Multi-Agent Orchestration Is Becoming Standard for Complex Categories: What Business Owners Need to Know
Multi-agent orchestration is moving from experiment to standard practice for complex categories where a single model or workflow cannot reliably finish the job. Think insurance claims, catalog enrichment, procurement, compliance reporting, and omnichannel support. Properly designed, multi-agent systems cut cycle time, raise accuracy, and reduce rework. The prize is predictable, scalable automation where complexity once forced human handoffs.

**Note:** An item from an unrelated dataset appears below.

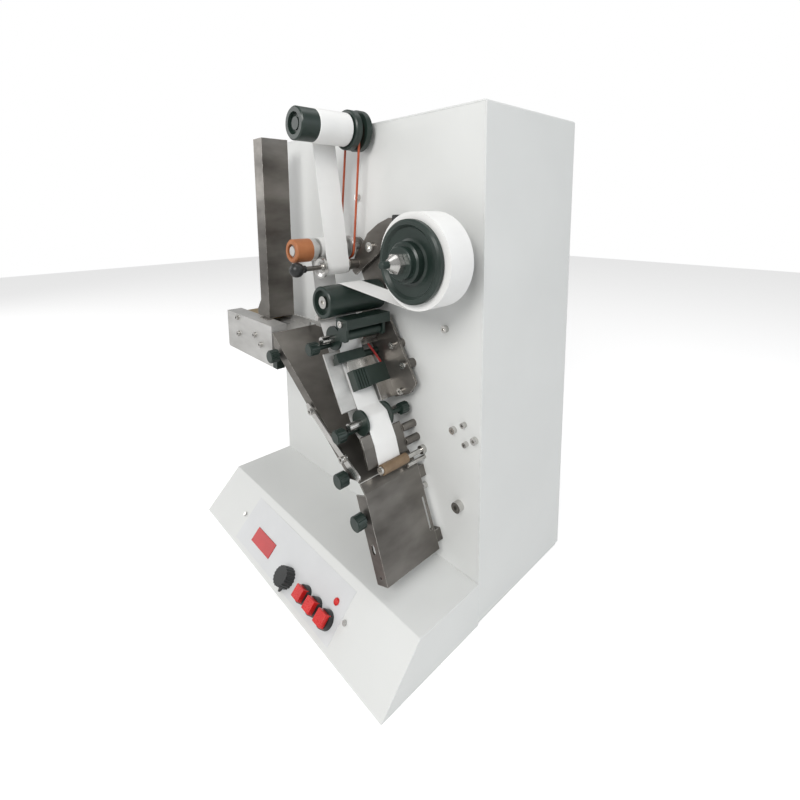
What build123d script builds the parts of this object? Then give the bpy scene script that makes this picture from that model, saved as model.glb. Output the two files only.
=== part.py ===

Executive Takeaway for Business Owners
Multi-agent orchestration coordinates specialized AI agents, tools, and humans so end-to-end business tasks finish with auditability and quality. It is becoming table stakes in complex categories because it separates concerns, contains risk with checkpoints, and leverages best-in-class models and data sources without locking you into a single vendor. The winners will treat orchestration as a capability, not a feature, with clear accountability, SLAs, and governance.
Why Multi-Agent Orchestration Is Becoming Standard for Complex Categories
In simple tasks, a single model can produce a good answer. In complex categories, the task decomposes into distinct steps with different requirements. For example, underwriting demands data retrieval, risk scoring, policy wording review, and regulatory compliance checks. Each step benefits from different tools, models, and human expertise. Orchestration enables this modularity and then stitches it back into a single, auditable workflow.
The shift to multi-agent orchestration is driven by three forces. First, heterogeneous competence means no single model excels at everything from reasoning and retrieval to long document analysis, quantitative calculations, and policy memory, so orchestration routes each sub-task to the best-suited agent or tool. Second, operational risk management requires structured quality gates, reviewer roles, and escalation logic to protect against legal, financial, and brand exposure. Third, systems interoperability matters because enterprises run ERP, CRM, PLM, PIM, and data lakes; orchestration connects agents to the right system at the right moment while maintaining identity, permissions, and audit trails.
The outcome is not just automation. It is a standard way to execute complex processes repeatedly, with evidence. That is why enterprises are formalizing agent orchestration as a platform capability across lines of business.
Business Outcomes and High-Value Use Cases
Claims and Case Resolution
For insurance, healthcare, or warranty claims, a coordinator agent assigns sub-tasks to document parsers, policy analyzers, and fraud checkers. A reviewer agent verifies coverage language and flags anomalies for human adjudication. Businesses see faster cycle times, fewer manual touches, and consistent decisions.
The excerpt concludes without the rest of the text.